One of the first people to be so taken is the local vixen, Liz Walker, played by Yvette Vickers . After a couple of gratuitous displays of flesh (Yvette appeared as the centerfold in the July, 1959 issue of Playboy.), and some running around on her husband (Bruno VeSota), Liz finds herself a prisoner of the leeches along with her current paramour. Game warden Steve Benton (Ken Clark) sets out to investigate their disappearance. Aided by his girlfriend Nan Grayson (Jan Sheppard) and her father, Doc Grayson, he discovers the cavern.

The giant leeches are unrealistically portrayed by men in rubber suits, but they do provide suitably disgusting scenes when attacking their victims. The monsters are finally destroyed when Steve, Doc, and some state troopers blow up the cavern with dynamite.

This film was also called Attack of the Blood Leeches, Demons of the Swamp, She Demons of the Swamp, and The Giant Leeches. In July 1992, Attack of the Giant Leeches was featured as an episode of movie-mocking television show Mystery Science Theater 3000.

Attack of the Giant Leeches Trivia - Did You Know?

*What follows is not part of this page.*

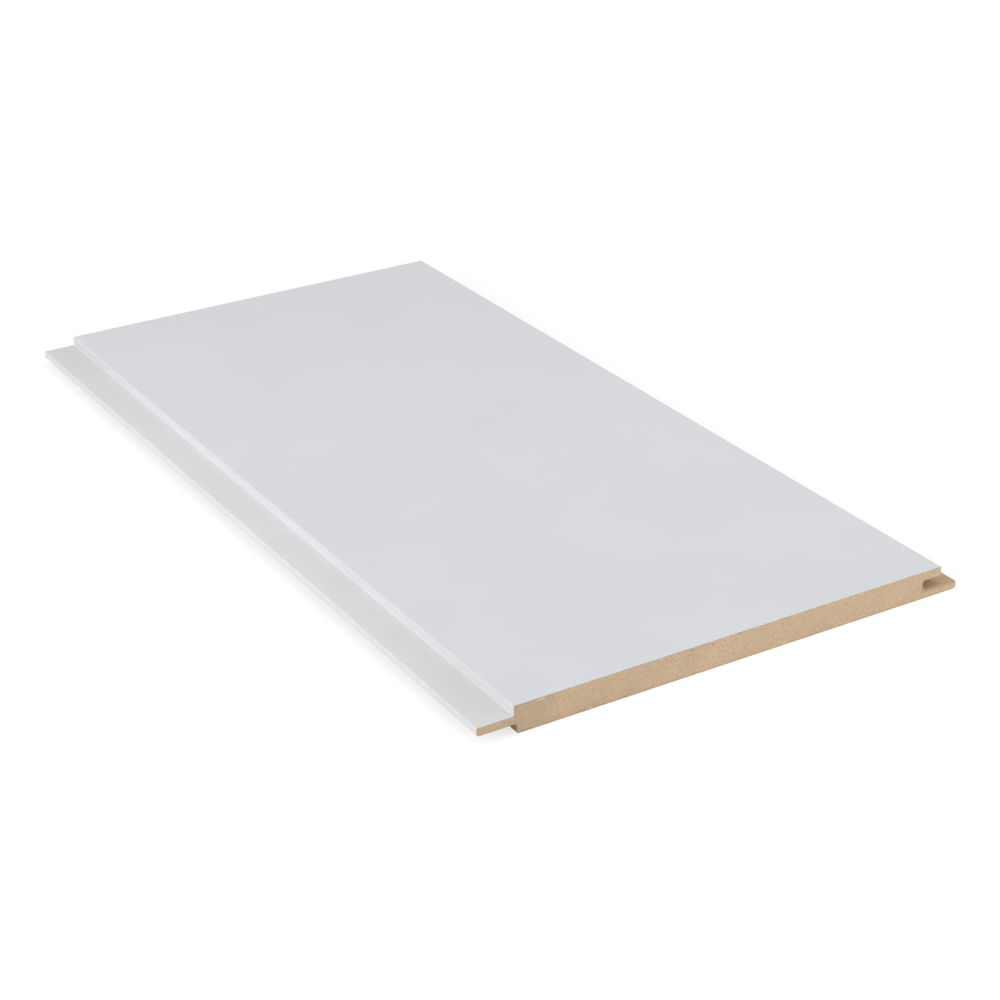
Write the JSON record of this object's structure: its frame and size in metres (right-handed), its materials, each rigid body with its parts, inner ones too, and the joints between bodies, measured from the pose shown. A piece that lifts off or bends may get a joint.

This film was one of a spate of monster movies produced during the 1950s in response to cold war fears. In the film a character speculates that the leeches have been mutated to giant size by atomic radiation from nearby Cape Canaveral. The leeches themselves can also be interpreted as a sort of allegory on the supposed dangers of covert communists lurking undetected in even unlikely parts of America. As with many of these films, the analysis can be more entertaining than the film itself.